DENPASAR,MENITINI.COM-Suasana di ruang sidang Pengadilan Negeri Denpasar pada Selasa (25/3) terasa tegang. Dua bersaudara asal Sumba Barat Daya, Fiktorius Pikir Hati alias Fiktor (36) dan Kristoforus Kaka (29), berdiri di hadapan hakim, menghadapi dakwaan berat atas kematian tragis Raymundus Loghe Rangga (33), kakak ipar mereka. Kisah ini bukan sekadar perkara hukum, tetapi juga potret kelam sebuah perselisihan keluarga yang berujung pada duka mendalam.
Semua bermula dari pertengkaran rumah tangga yang melibatkan Fiktor dan istrinya, Monika Muda Kaka. Di tengah amarah yang memuncak, Monika menghubungi kakaknya, Debiana Hangga, yang langsung datang bersama suaminya, Raymundus. Maksud hati ingin melindungi sang adik, Debiana justru menyulut kemarahan Fiktor yang merasa dipermalukan. Satu kejadian malam itu berubah menjadi pemicu tragedi yang tak terbayangkan.

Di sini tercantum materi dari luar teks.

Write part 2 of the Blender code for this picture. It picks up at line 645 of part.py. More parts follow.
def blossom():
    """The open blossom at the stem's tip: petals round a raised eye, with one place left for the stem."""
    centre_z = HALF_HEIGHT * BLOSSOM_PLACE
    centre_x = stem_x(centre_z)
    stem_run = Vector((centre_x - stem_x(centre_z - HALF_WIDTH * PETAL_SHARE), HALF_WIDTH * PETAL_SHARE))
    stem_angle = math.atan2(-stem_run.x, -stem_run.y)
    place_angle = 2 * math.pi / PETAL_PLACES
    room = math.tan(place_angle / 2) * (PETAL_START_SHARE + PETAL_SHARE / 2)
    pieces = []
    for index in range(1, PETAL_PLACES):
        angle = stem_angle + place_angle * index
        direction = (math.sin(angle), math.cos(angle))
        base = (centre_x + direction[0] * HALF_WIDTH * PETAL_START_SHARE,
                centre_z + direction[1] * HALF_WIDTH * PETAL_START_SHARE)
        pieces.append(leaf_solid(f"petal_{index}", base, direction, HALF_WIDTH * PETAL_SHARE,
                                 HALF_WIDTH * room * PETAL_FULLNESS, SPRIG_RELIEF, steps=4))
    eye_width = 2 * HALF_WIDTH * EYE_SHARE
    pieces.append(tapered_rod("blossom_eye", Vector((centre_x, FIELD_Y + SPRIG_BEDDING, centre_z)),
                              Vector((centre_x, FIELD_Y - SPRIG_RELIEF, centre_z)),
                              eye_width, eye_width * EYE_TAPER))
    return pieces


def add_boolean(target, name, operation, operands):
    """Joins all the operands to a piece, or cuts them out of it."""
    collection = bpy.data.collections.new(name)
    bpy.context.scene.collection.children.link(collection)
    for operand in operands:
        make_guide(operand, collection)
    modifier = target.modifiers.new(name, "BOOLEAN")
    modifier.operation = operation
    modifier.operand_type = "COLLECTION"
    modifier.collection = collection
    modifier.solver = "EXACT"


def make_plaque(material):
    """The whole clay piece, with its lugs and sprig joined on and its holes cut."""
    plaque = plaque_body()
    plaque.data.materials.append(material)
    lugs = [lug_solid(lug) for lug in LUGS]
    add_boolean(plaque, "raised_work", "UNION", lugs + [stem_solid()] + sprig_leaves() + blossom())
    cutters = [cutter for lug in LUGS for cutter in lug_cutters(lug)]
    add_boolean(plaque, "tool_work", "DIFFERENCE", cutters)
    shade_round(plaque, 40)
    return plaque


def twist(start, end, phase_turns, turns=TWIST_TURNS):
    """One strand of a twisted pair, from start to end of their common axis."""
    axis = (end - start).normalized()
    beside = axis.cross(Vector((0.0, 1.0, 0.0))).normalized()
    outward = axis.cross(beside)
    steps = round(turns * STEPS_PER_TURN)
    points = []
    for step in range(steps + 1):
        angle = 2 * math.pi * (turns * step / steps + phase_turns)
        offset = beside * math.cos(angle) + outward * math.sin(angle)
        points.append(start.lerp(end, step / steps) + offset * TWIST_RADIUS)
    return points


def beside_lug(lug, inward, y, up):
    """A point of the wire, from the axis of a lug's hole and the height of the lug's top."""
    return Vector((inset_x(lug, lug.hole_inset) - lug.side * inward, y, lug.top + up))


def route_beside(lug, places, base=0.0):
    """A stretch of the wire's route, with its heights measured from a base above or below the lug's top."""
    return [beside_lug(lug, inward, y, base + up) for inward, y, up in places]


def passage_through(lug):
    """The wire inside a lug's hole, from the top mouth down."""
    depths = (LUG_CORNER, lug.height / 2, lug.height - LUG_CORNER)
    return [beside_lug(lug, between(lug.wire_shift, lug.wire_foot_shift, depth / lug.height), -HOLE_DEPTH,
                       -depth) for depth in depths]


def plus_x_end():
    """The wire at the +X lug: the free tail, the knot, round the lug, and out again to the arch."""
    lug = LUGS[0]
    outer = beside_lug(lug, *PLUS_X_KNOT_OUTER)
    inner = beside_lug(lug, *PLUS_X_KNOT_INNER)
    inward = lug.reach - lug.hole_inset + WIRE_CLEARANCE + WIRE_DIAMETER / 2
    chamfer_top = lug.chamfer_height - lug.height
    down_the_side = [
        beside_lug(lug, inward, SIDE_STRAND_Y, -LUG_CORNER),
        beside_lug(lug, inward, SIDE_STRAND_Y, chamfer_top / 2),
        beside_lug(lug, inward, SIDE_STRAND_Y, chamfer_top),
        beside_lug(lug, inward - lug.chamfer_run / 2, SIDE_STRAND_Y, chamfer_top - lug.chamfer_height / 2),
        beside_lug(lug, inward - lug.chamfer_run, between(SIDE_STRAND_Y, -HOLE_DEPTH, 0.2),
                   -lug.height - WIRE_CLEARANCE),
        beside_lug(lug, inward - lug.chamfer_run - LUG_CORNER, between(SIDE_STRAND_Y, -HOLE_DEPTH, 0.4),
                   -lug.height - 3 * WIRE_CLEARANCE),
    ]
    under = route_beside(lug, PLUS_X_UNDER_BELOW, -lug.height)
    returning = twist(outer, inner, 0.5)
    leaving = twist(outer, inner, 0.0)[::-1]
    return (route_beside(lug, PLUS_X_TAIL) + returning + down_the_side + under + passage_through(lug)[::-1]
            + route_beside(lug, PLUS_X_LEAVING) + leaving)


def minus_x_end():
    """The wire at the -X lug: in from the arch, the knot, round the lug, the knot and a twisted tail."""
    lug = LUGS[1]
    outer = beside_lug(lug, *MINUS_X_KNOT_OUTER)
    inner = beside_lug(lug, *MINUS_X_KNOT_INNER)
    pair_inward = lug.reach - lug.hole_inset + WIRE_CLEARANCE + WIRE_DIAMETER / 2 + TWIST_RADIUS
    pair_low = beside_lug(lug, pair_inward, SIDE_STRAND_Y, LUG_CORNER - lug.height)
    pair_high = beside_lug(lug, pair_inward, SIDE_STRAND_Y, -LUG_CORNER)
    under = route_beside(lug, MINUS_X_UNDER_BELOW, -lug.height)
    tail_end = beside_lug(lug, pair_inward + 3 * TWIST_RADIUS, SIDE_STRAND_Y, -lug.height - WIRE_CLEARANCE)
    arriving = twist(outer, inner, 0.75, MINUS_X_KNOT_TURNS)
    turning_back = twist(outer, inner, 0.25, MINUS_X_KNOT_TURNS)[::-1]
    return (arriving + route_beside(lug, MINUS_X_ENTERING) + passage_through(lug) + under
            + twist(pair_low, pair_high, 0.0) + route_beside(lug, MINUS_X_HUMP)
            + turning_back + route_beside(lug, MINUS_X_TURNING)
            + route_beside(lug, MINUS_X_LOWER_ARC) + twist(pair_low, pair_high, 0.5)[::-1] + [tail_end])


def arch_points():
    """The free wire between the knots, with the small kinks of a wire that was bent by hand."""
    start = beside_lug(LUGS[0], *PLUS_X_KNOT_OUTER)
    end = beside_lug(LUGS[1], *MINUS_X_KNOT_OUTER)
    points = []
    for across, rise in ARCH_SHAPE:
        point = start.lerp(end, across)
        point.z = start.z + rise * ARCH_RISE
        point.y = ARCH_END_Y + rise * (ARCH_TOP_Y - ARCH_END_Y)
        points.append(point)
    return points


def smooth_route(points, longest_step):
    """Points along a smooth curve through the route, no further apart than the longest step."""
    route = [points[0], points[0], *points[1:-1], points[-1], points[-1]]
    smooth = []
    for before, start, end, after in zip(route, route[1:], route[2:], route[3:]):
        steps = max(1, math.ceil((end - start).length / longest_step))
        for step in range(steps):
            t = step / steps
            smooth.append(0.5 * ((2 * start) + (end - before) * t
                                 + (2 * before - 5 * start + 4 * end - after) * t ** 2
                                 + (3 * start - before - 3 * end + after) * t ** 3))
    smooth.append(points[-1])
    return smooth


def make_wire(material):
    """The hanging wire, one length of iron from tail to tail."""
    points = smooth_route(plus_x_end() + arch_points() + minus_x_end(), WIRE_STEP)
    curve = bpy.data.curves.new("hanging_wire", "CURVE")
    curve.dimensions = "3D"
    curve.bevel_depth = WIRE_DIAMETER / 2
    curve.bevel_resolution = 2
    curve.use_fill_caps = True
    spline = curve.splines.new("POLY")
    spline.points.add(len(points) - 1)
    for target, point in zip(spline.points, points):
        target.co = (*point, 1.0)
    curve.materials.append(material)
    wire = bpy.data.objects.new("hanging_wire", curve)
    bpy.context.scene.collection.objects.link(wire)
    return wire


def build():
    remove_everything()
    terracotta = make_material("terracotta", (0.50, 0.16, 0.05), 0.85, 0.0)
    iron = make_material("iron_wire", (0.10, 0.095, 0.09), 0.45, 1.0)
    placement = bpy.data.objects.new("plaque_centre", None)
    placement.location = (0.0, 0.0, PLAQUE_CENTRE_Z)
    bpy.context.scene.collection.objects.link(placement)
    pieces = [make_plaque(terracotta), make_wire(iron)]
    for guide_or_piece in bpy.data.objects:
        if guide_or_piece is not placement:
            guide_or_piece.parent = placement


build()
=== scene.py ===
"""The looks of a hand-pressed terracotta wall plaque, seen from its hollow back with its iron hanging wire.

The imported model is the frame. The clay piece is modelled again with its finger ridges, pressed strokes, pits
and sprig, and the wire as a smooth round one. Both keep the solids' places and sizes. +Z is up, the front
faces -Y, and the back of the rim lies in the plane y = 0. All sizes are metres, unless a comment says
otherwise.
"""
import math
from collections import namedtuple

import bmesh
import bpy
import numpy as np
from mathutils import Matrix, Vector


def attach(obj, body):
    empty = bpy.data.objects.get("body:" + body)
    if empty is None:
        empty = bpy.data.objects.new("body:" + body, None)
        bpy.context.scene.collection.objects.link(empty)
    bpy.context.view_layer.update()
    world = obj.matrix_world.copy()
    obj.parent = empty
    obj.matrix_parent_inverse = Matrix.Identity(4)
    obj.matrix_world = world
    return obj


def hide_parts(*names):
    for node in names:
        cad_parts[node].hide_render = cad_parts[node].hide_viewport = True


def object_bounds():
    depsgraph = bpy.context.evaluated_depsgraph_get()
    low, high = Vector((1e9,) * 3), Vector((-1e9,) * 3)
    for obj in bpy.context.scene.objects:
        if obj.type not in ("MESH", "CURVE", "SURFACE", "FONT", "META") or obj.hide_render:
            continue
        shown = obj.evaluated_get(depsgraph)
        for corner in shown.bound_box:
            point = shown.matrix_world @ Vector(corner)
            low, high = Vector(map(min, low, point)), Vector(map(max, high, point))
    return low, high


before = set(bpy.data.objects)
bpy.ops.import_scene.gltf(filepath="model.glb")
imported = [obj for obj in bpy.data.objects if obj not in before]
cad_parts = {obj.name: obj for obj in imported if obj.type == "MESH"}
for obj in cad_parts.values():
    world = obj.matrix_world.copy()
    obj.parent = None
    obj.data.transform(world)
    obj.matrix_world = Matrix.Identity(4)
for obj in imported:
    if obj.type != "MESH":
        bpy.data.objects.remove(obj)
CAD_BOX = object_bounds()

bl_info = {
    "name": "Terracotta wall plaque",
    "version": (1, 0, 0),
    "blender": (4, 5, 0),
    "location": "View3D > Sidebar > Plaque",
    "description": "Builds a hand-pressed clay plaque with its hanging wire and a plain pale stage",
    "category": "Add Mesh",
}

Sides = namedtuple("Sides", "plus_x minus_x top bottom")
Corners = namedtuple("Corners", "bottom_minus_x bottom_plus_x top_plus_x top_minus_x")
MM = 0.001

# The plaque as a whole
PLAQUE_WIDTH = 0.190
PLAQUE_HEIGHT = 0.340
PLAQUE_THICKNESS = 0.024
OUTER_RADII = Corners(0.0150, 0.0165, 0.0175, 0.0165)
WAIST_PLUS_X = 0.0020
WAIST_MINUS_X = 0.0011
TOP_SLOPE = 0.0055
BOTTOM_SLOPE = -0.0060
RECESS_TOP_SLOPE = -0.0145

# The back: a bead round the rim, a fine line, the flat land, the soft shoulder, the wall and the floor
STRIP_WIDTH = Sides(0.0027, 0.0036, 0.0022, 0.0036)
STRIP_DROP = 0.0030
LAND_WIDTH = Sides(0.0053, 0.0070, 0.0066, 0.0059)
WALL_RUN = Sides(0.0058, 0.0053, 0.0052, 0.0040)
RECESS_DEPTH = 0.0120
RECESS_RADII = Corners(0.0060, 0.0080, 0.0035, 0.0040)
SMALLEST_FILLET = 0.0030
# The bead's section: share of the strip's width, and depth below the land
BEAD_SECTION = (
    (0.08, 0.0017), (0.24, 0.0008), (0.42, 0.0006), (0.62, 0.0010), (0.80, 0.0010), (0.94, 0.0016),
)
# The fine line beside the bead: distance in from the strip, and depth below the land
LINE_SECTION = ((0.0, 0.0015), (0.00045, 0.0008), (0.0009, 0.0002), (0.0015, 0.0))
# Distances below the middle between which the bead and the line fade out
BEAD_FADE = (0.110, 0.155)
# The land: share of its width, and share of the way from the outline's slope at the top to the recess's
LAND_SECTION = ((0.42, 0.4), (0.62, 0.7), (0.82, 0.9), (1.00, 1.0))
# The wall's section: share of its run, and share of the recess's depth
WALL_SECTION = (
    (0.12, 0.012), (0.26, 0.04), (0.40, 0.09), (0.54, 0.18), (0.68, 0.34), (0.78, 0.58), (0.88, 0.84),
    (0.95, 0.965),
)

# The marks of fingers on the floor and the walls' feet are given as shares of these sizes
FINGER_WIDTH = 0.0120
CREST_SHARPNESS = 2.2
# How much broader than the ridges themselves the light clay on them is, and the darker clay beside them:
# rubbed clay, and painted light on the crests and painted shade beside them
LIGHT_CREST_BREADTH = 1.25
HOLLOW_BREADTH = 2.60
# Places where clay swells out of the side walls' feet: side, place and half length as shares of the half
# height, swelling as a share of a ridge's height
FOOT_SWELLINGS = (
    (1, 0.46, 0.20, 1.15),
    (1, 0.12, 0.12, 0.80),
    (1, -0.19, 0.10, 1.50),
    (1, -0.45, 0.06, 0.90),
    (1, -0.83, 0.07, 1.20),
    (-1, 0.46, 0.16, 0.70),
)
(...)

Dalam dakwaan Jaksa Penuntut Umum (JPU), Fiktor yang tersulut emosi kemudian menghubungi adiknya, Kristoforus. Keduanya tak datang sendiri. Bersama beberapa rekan sesama pekerja proyek, mereka mendatangi tempat kos Raymundus di Denpasar. Dengan pisau di tangan dan hati yang diliputi dendam, bentrokan yang seharusnya bisa diselesaikan dengan kata-kata berubah menjadi aksi kekerasan yang brutal.

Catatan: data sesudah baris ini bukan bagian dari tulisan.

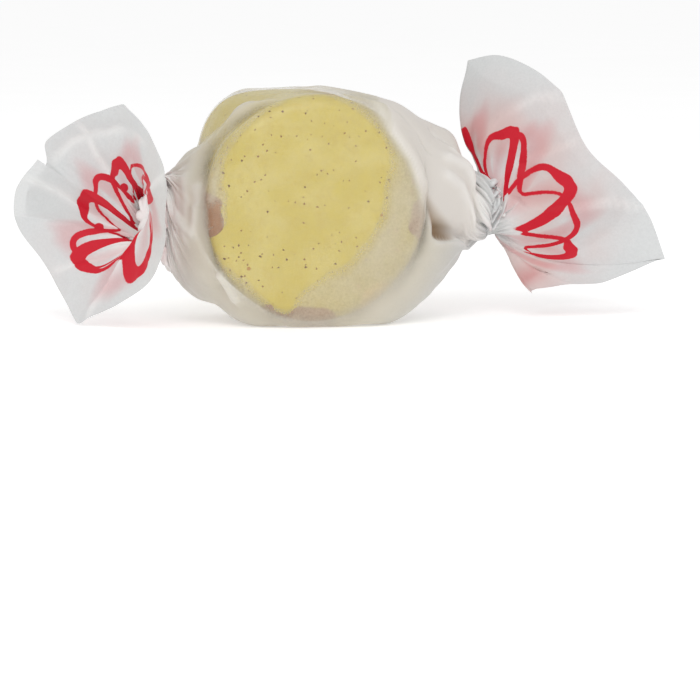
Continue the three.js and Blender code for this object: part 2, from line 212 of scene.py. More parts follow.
# Gathers at each twist: the side, its row value, their number and their depth.
GATHERS = (("left", 0.0, 15, 1.4), ("right", 1.0, 13, 2.0))
# What a gather's values are drawn from: how far it strays and its width, as shares of their spacing, how far
# it runs into the roll and the fan, in row values, and its strength.
GATHER_STRAY = (-0.28, 0.28)
GATHER_WIDTH = (0.3, 0.46)
INTO_ROLL = (0.09, 0.3)
INTO_FAN = (0.35, 1.1)
GATHER_STRENGTH = (0.75, 1.0)
GATHER_WANDER = 0.012  # of a turn
GATHER_SLANT = 0.45  # how far a valley leans over, as a share of its depth
GATHER_SHARE = 0.6  # of the sheet's spare width, as the rest lies in flattened folds

RELAX_STEPS = 200
SETTLED = 0.6  # the share of the steps after which the sheet bends more easily
BEND_EARLY = 0.12
BEND_LATE = 0.05
SLACK = 1.02  # how wide the sheet may lie, as a share of its smooth form
SIDE_PULL = 0.5  # how strongly it keeps its width and length
CROSS_PULL = 0.1  # and its squareness
MOST_MOVE = 0.1  # in one step

CRUMPLE = 0.7
FACETS = ((5.5, 0.5), (2.3, 0.16))  # size and height of the crumpled paper's facets
LIFTED = 0.32  # how far the paper stands off the taffy where it doesn't cling
CLING_BLEND = (-1.0, 0.5)  # from a patch's edge, between which it comes down on to the taffy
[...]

Saat pintu kamar kos terbuka, konfrontasi pun tak terhindarkan. Kata-kata tajam beradu dengan tangan-tangan yang mengepal. Dalam hitungan detik, pukulan demi pukulan menghantam tubuh Raymundus. Hingga akhirnya, pisau yang digenggam Fiktor menikam tubuh korban, diikuti serangan lainnya yang membuat Raymundus terkapar berlumuran darah di lantai kos yang sempit.

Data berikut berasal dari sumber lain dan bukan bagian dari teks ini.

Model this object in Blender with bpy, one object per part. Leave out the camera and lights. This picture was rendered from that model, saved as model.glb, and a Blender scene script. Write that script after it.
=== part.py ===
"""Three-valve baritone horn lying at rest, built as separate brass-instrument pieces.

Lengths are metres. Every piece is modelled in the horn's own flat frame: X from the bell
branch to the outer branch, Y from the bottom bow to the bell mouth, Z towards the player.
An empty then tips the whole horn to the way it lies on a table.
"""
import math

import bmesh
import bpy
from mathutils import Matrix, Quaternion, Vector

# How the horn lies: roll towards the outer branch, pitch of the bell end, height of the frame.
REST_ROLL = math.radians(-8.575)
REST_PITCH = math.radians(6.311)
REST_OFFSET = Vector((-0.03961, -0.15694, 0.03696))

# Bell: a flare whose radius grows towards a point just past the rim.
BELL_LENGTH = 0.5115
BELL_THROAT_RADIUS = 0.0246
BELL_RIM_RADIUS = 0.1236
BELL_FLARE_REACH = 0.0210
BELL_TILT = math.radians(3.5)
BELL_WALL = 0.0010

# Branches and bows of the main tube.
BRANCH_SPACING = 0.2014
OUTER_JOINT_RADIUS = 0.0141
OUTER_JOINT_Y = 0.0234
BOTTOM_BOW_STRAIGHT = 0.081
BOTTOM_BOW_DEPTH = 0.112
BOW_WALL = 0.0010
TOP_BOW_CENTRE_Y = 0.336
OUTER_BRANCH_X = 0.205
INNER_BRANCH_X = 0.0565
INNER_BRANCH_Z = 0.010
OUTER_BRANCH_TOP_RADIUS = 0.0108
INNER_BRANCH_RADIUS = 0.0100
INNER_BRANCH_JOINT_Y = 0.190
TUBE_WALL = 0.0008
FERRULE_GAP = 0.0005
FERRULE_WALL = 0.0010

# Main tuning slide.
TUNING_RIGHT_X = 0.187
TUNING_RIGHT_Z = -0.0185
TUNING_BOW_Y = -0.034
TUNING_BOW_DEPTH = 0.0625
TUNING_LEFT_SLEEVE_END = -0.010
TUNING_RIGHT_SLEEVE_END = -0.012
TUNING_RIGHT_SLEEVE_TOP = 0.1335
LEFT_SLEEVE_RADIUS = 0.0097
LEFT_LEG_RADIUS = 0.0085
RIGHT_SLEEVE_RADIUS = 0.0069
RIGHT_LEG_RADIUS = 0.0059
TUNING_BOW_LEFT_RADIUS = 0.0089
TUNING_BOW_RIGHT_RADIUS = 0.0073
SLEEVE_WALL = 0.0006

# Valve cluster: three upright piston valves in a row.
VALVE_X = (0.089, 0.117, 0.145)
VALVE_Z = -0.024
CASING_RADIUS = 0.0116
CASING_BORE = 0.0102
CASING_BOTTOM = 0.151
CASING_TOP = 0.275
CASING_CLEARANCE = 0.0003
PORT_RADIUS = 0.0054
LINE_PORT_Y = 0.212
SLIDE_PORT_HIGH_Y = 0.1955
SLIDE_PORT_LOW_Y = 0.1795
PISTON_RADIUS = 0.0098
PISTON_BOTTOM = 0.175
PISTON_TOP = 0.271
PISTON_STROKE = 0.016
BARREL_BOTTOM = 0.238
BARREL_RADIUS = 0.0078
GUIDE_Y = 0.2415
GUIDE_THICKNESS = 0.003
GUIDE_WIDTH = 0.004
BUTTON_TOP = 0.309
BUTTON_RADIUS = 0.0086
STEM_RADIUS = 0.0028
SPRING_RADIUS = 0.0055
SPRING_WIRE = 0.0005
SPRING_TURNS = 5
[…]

Monika dan Debiana yang mendengar kegaduhan hanya bisa menyaksikan dengan ketakutan. Setelah para pelaku pergi, mereka bergegas menarik Raymundus ke dalam kamar. Dalam kondisi lemah, Raymundus masih sempat mencabut pisau yang tertancap di tubuhnya dan melemparkannya ke bawah tempat tidur. Namun, takdir berkata lain. Di tengah usaha menyelamatkannya, darah yang terus mengalir membuatnya kehilangan nyawa sebelum fajar menyingsing.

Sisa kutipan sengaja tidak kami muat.